This morning, following the historic Supreme Court decision legalizing gay marriage, District 4 Supervisor Ken Yeager proudly raised the rainbow flag above the County Government Center.
Yeager, a longtime advocate for LGBTQ rights, was “filled with joy and gratitude over the court’s ruling,” he shared in a statement from his office.
He officiated the first legal same-sex marriage in the county in 2008, and then again in 2013 after Proposition 8 was overruled. In 2007, he also pushed for, and achieved, equally priced ceremonies in the county’s wedding chapel, after discovering price discrimination against commitment ceremonies.
Unlike Justice Scalia—whose laughable dissent likened the majority opinion to “the mystical aphorisms of the fortune cookie”—there are no sour grapes around City Hall. Numerous San Jose politicos have joined Supervisor Yeager in commending and celebrating the 5-4 decision.
“The Supreme Court has finally delivered on a long overdue obligation of our Constitution to the millions of our brothers and sisters who seek legal sanction for their personal life commitments,” Mayor Sam Liccardo said in a statement. “There are few human rights so core to our being, or so worth protecting.”
Liccardo is a member of Mayors for Freedom to Marry.
Assemblyman Evan Low—sworn in six years ago as the nation’s youngest Asian American openly gay mayor before election to the state legislature—said the 5-4 ruling finally puts the country on the right side of history.
“The U.S. Supreme Court ruling is a victory and celebration for all who stand for equal justice and equal opportunity,” Low said. “The California Supreme Court has already allowed same-sex marriage in our state, and this morning’s ruling just reaffirms the hope and promise that all people could marry. This is a great day in the country and today, we stand on the right side of history. Love is love.”
“It’s a banner day for equality in America,” Anna Eshoo, Congresswoman for California’s 18th District, added in an announcement. “Today our nation has taken a giant step forward to make good on the words of our pledge of allegiance, ‘with liberty and justice for all.’”
San Jose City Councilman Ash Kalra also praised the decision via Twitter.
48 yrs ago inter-racial marriage bans were outlawed. Now, our LGBT sisters & brothers finally have same freedom to marry.
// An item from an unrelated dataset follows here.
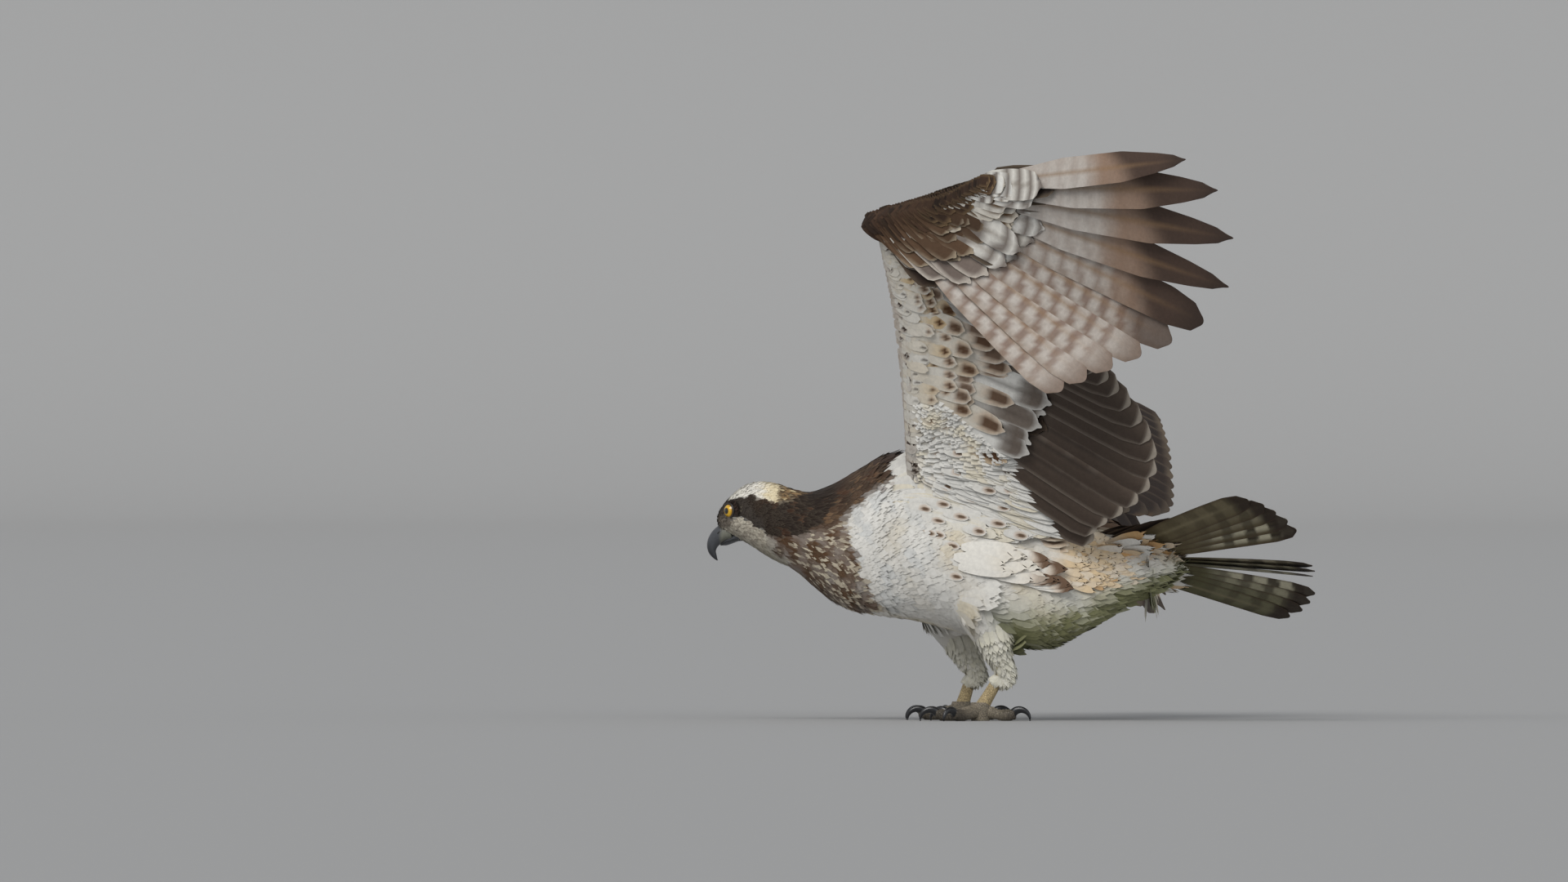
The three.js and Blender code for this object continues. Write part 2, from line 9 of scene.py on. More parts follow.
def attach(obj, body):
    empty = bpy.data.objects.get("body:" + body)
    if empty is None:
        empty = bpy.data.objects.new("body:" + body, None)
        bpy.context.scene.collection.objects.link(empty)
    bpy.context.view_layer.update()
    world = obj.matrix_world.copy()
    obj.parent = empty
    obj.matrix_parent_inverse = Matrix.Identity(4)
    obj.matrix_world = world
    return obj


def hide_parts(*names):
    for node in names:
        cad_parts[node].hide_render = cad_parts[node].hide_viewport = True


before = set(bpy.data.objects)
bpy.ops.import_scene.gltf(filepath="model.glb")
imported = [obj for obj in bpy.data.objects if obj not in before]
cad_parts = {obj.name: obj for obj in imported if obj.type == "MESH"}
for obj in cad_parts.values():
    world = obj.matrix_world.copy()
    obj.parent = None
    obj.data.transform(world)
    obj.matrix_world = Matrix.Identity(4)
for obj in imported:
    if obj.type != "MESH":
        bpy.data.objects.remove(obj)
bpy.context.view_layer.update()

bpy.ops.object.select_all(action="DESELECT")

# Studio: matt grey paper that lies flat as the floor and sweeps up in a cove to a plain wall far behind,
# lit by two wide soft lamps and seen through a long lens from the bird's left side, level with its body.
# SHIFT takes the drawing's own origin, where all the points below are measured from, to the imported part's.
SHIFT = np.array([-0.030929, -0.100855, 0.0])
CAMERA_DISTANCE = 24.0
CAMERA_AHEAD, CAMERA_HEIGHT = 0.192, 0.2736
SENSOR_WIDTH, VIEW_WIDTH = 36, 1.536
BACKDROP_REACH, COVE_RADIUS, WALL_HEIGHT = 60.0, 4.0, 36.0
bpy.ops.object.camera_add(
    location=(SHIFT[0] - CAMERA_AHEAD, SHIFT[1] - CAMERA_DISTANCE, CAMERA_HEIGHT),
    rotation=(math.pi / 2, 0, 0),
)
camera = bpy.context.object
camera.data.lens = SENSOR_WIDTH * CAMERA_DISTANCE / VIEW_WIDTH
camera.data.clip_end = 200
bpy.context.scene.camera = camera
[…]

Happy! #LoveWins
— Ash Kalra (@Ash_Kalra) June 26, 2015
Apple CEO Tim Cook, who came out as gay last fall, took to Twitter to say how the decision “marks a victory for equality, perseverance and love.”
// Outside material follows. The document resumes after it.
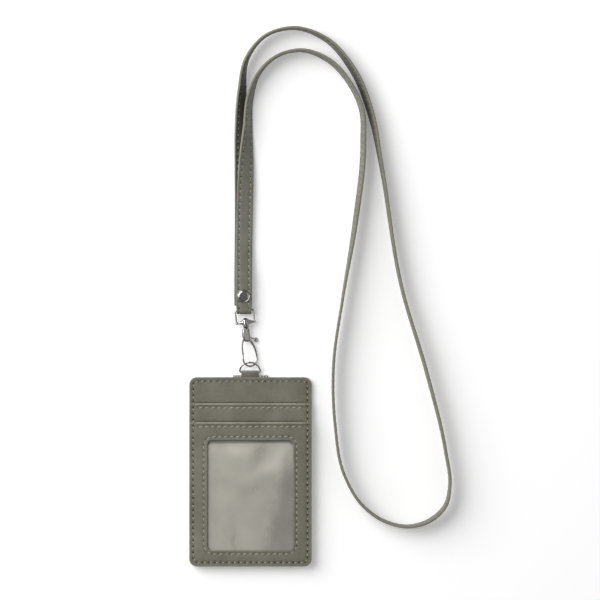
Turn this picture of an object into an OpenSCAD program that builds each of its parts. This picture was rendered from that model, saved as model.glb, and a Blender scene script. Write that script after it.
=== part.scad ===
// Leather id badge wallet on a flat neck strap. The wallet lies on its back, front face up.
// The origin is the centre of its back face, +Y points to the D-ring and +Z out of the front.

/* [Wallet] */
// Width of the wallet
wallet_w = 74; // [70:1:84]
// Height of the wallet
wallet_h = 114.3; // [112:0.1:124]
// Radius of the wallet's corners
corner_r = 4.5; // [3:0.5:6]
// Thickness of the back leather
back_t = 0.8; // [0.7:0.1:1.2]
// Thickness of the stiffener board
board_t = 1.2; // [1.1:0.1:1.6]
// Thickness of the front base leather
top_t = 0.8; // [0.6:0.1:1.2]
// Thickness of the card slot leather
slot_t = 0.8; // [0.6:0.1:1.2]
// Thickness of the window leather
window_t = 0.8; // [0.6:0.1:1.2]
// Height left for a card in each pocket
pocket_gap = 0.8; // [0.6:0.1:1.2]
// Width of the seams beside the two pockets
side_seam = 4; // [3.6:0.1:6]
// Width of the seam below the pockets
bottom_seam = 4; // [3.6:0.1:6]
// Distance from the wallet's top edge down to the card slot's edge
slot_drop = 15.75; // [14:0.05:18]
// Distance from the wallet's top edge down to the window pocket's edge
pocket_drop = 27.15; // [24:0.05:29]

/* [Window] */
// Distance from the pocket's side to the window
window_side = 7.1; // [6:0.1:10]
// Distance from the window pocket's edge down to the window
window_above = 10.9; // [9:0.1:14]
// Distance from the wallet's lower edge up to the window
window_below = 9.75; // [9.3:0.05:14]
// Radius of the window's corners
window_r = 2.7; // [1.5:0.1:4]
// Thickness of the clear film
film_t = 0.2; // [0.1:0.05:0.3]
// Thickness of the pale lining behind the window
backing_t = 0.2; // [0.1:0.05:0.3]
// Width of the film that is held behind the leather frame
film_edge = 3.6; // [3:0.1:4.5]

/* [Stitching] */
// Length of one stitch
stitch_len = 2.5; // [2:0.1:3]
// Distance from one stitch to the next
stitch_pitch = 3.65; // [3.2:0.05:4.2]
// Width of the thread
thread_w = 0.55; // [0.4:0.05:0.7]
// Height of the thread above the leather
thread_h = 0.25; // [0.15:0.05:0.35]
// Distance of the edge seam from the wallet's edge
seam_inset = 2.4; // [2:0.1:3]
// Distance of a pocket's seam below its edge
lip_seam = 2.6; // [2:0.1:3.4]
// Distance of the window seam from the window
window_seam = 2.2; // [1.6:0.1:2.6]

/* [Tab and D-ring] */
// Width of the leather loop that holds the D-ring
tab_w = 10.4; // [9:0.1:11]
// Thickness of the loop's leather
tab_t = 0.5; // [0.4:0.05:0.55]
// Depth of the loop inside the wallet
tab_depth = 9; // [7:0.5:10]
// Width of the strip under the loop
tab_base_w = 21; // [18:0.5:24]
// Height of the strip above the wallet's edge
tab_base_rise = 1.2; // [0.8:0.1:1.6]
// Height of the D-ring's straight bar above the wallet's edge
bar_rise = 3.05; // [2.8:0.05:3.4]
// Radius of the D-ring, along the middle of its wire
ring_r = 6.3; // [6.2:0.05:6.5]
// Radius of the D-ring's wire
ring_wire_r = 0.5; // [0.42:0.02:0.52]
// Angle at which the D-ring leans on the clasp
ring_lean = 20.8; // [20.4:0.1:21.2]

/* [Clasp] */
// Distance from the wallet's edge up to the swivel's centre
swivel_rise = 33.15; // [33:0.05:33.4]
// Height of the clasp's axis above the table
axis_z = 3.4; // [3.38:0.01:3.44]
// Angle of the clasp to the wallet's length
clasp_tilt = 7; // [6.6:0.1:7.1]
// Roll of the hook about the clasp's axis
hook_roll = 26; // [25:0.2:28]
// Radius of the hook's loop, along the middle of its wire
loop_r = 4.6; // [4.4:0.05:4.8]
// Radius of the hook's wire
hook_wire_r = 0.55; // [0.45:0.01:0.56]
// Distance from the swivel's centre down to the loop's centre
loop_drop = 22; // [21.9:0.05:22.3]
// Width of the hook's shank
shank_w = 4.8; // [4.4:0.1:5.2]
// Thickness of the hook's shank
shank_t = 2.6; // [2.4:0.1:3]
// Thickness of the trigger lever
lever_t = 0.9; // [0.7:0.05:1]
// Radius of the trigger's thumb knob
knob_r = 1.25; // [1:0.05:1.25]
// Radius of the trigger's pin
pin_r = 0.5; // [0.4:0.02:0.6]
// Radius of the swivel stud's shaft
stud_r = 0.9; // [0.7:0.05:1]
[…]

“The people who are crazy enough to think they can change the world are the ones who do.”
— Tim Cook (@tim_cook) June 26, 2015
Social media lit up with celebratory tweets, status updates and rainbow memes.
“Facebook is a proud supporter of pride and the LGBTQ community,” the company said in a statement.
In celebration of the decision, and LGBTQ Pride Month, the social media giant launched an optional rainbow filter for profile pictures. They further shared that 6 million of their members in the United States identify as gay, lesbian, bi-sexual, transgender or gender non-conforming.
Amidst the celebration, Eshoo also noted that attention must not fade from the issue.
“Our work, however, is not yet complete to bring full rights to the LGBT community,” she said. “We must continue to fight for the full protections long overdue to LGBT Americans, who can still be fired for who and what they are.”
The congresswoman called for a civil rights bill to address this inequality.
In another coup for equal rights, on June 16, the Santa Clara Board of Supervisors approved funding for an Office of Lesbian, Gay, Bisexual, Transgender and Queer Affairs, the third such in the nation. The initiative has been praised by local LGBTQ activists and leaders, and hiring for the office will begin in July.
“For those eager to celebrate, a rally organized by the Bay Area Municipal Elections Committee, a bi-partisan LGBTQ political action group, will be held at San Jose City Hall tonight at 6pm. Marriage licenses are available today at the County Clerk-Recorder’s Office until 4:30pm. Just be glad Justice Scalia won’t be officiating.